By pushing the issue state by state, National Popular Vote would effectively end the Electoral College system without the heavy-lifting of amending the U.S. Constitution.

Even so, Boise State University political scientist Gary Moncrief said change in Idaho or elsewhere won’t come easily, as other states have already demonstrated. Popular-vote bills failed this year in Nevada, Connecticut, Minnesota, New Mexico, Colorado and Iowa.

‘‘Moving off the status quo is always hard politically,’’ Moncrief said. ‘‘After all, it was the Founders that created this system — for better or worse.’’

Opponents of National Popular Vote also argue the changes would allow candidates to pander to specific regions of the country, while ignoring the present system’s historical necessity of appealing to state border-crossing coalitions of disparate voters.

James Whitson, who runs the www.presidentelect.org Web site, points to the 1888 presidential election in which Grover Cleveland won the popular vote by 90,000 votes, with a campaign that appealed to residents of six southern states who voted for him in droves. Benjamin Harrison became president, however, after winning 32 other states and securing the Electoral College.

‘‘The whole idea is to get as many areas of the country involved as possible, and to let each state-sized community decide,’’ said Judith Best, a political scientist from the State University of New York at Cortland. ‘‘That means candidates have to form coalitions. That makes for moderation, because the only way you can form a coalition is by compromise.’’

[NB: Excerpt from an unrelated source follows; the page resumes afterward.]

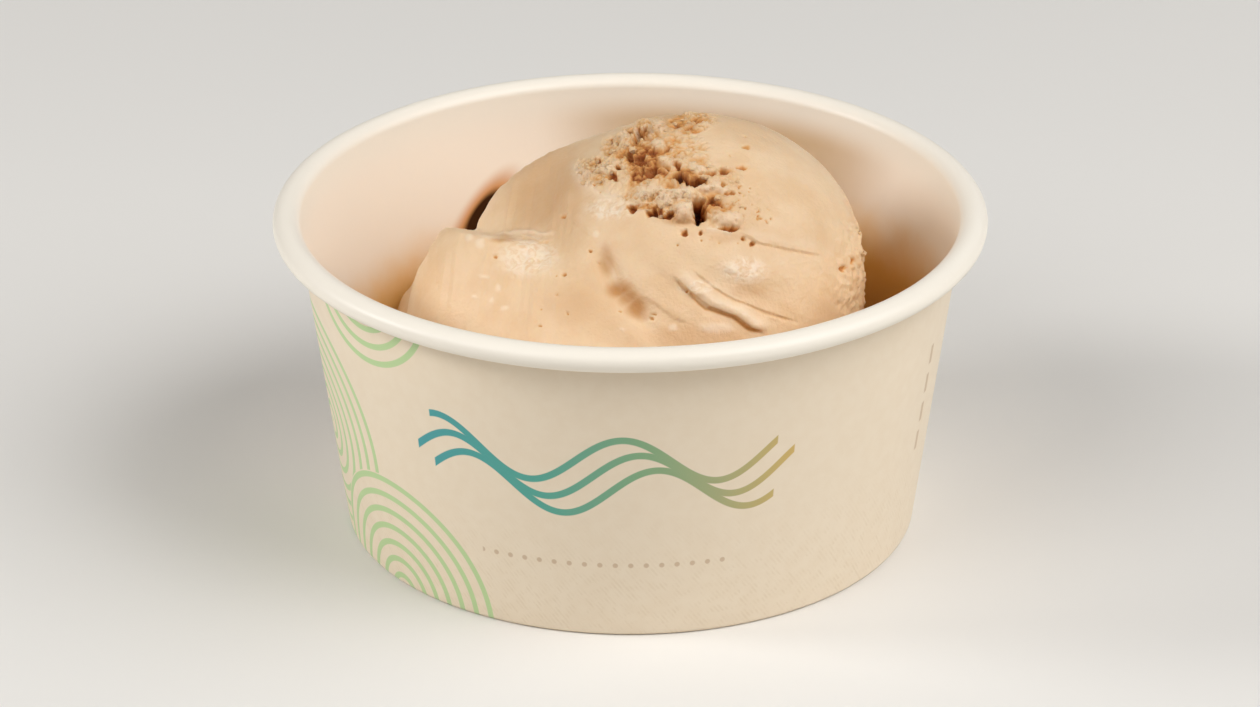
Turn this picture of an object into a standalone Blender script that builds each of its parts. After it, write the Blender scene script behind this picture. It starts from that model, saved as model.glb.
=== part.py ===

Best contends the chaos that followed the 2000 presidential election would likely pale in comparison to rancor arising from a disputed national popular vote. Bush beat Democrat Al Gore in the Electoral College after a U.S. Supreme Court challenge over Florida results.

For one, she said, voters in reliably Republican states such as Idaho would likely be outraged if their four electoral college votes went to a Democrat who won the national popular vote. And razor-thin margins in a nationwide popular vote could result in vote-count challenges not just in one state, but everywhere.

‘‘You would have 50 Floridas,’’ Best said.